I feel like I’m on to something but I can’t quiet pull it all in. This formlessness that is the generative. The Difference that permits us to create, be, not be. Make some sort of meaning.

It’s 14:55 I need to write more - write an intelligible draft. But then there’s my work too. I see more threads between my making and preoccupations. I’d draw a map yet I fear it will be of no use the moment I finish it.

Deleuze says;


The map is the production of an experimental reading, the word experiment being used here as John Cage uses it, "not as descriptive of an act to be later judged in terms of success and failure, but simply as an act the outcome of which is unknown."
Deleuze and Guattari - What is a minor Literature

There is a thread at least, of time and space and thought. That in the fluidity there is movement, a freedom to create. In creativity there is the power to imagineer and realise the new. Ownership is hard in the liminal.


 

Translation by Justin Harrison

Image my own


Translation can be more than just. language:

Objects, people, time, thoughts, feelings, beliefs

Many things can be translated, their location and nature moved.

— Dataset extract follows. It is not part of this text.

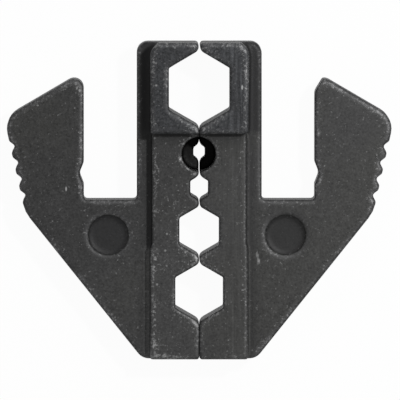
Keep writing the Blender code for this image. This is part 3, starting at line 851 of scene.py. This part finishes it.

Categories are a important but not essential structure and often articles can 'bleed' through into another. Poetry can become a film, a book can become a painting. Death can become life.

In the moment of translation, something new and generative can happen. Through the interstices - Homi Bhabha.

There is a poetic sense that can be felt around the phenomena of translation, in addition it almost feels divine. That as an act it is the will of a deity becoming manifest.